I have been thinking about the issues of allocation of proof between the insured and the insurer since the day I read Judge Senter’s opinion in Broussard v. State Farm, and a couple things have troubled me:
1. Everyone knows that an insurer has the burden of proving an exclusion. But does that mean that, upon the introduction of any bit of evidence by the insured that a loss may be covered, even if the evidence is speculative, way out there or in the "Abracadabra" category, the insurer must then nail the damages down to the penny or face a directed verdict that it hasn’t proven the exclusion? Senter has said in other cases that the insured’s responsibility is to show that covered damage occurred and how much of it there was.
2. Why couldn’t a reasonable jury weigh the evidence as to what kind of damage happened and decide? Why did Senter believe he had to direct the verdict? For example, couldn’t the jury have decided that several thousand dollars in shingle damage occurred, but that a couple hundred thousand dollars of damage was caused by a surge of water that flattened the Broussards’ home?
In case you don’t have it handy, here is a pdf of Senter’s opinion.
I was reading an article my friend Randy Maniloff wrote for National Underwriter’s FC&S publication on Broussard. It came out yesterday, and here is a pdf of the article. It’s very good and written with the usual attention to detail and skill you expect from Randy. In the article, Randy says the Broussard opinion is a lot of hat and very little cattle when it comes to the law. I have to agree. As Randy has pointed out before, Senter’s opinion relied on one case, Lunday v. Lintz, which is not an especially strong case or an intellectual discourse on the allocation issue. Randy also brought up the State Farm appellate briefing on allocation in the Tuepker v. State Farm case, another Katrina case in Senter’s court. That briefing relied on some stuff about burdens shifting back and forth, and I found myself swaying in my chair, I didn’t really like it. I don’t think there are any shifting burdens. It’s simpler to say it the way I said it in the questions above. This issue of the insurer having to prove exclusions gets distorted, and people lose sight of the fact that the insured has to establish damages in the first place, they can’t just dance in with a smile and a happy tune, they have to show something real.

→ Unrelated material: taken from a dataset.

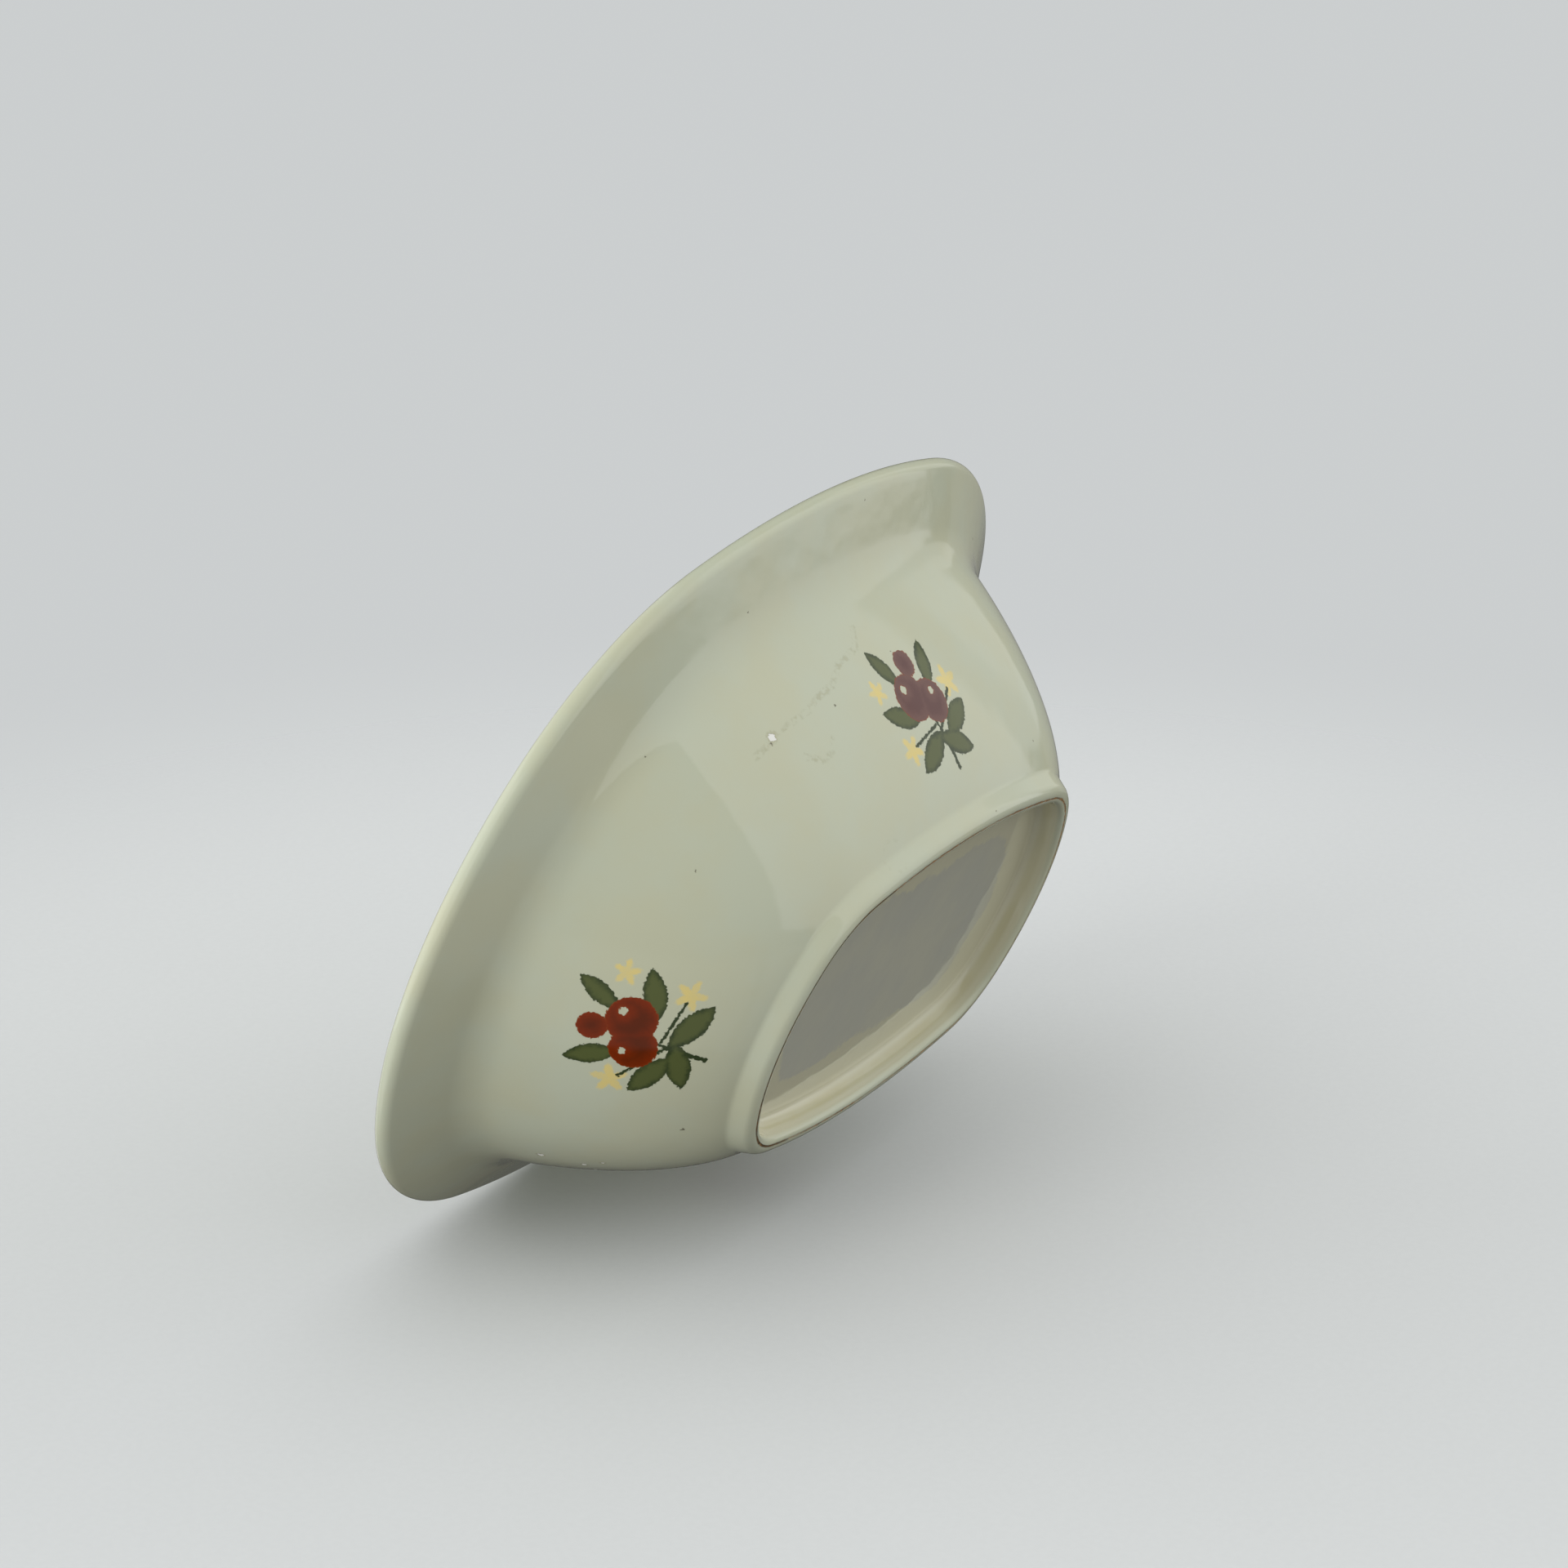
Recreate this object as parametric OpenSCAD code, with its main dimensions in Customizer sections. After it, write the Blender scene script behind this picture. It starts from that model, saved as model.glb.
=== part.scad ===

Randy also points out that Senter has never cited what Mississippi caselaw supports the imposition of punitive damages on State Farm. This is true, and it is potentially a troubling development to hold an insurer liable for bad faith for its failure to pay a claim after a lawsuit is filed against it. As I understand Senter’s opinion, he said the lawsuit does not toll the insurer’s duty to pay, but instead the clock is ticking the whole time. But isn’t that what a lawsuit is for, to determine whether the prior denial was in bad faith?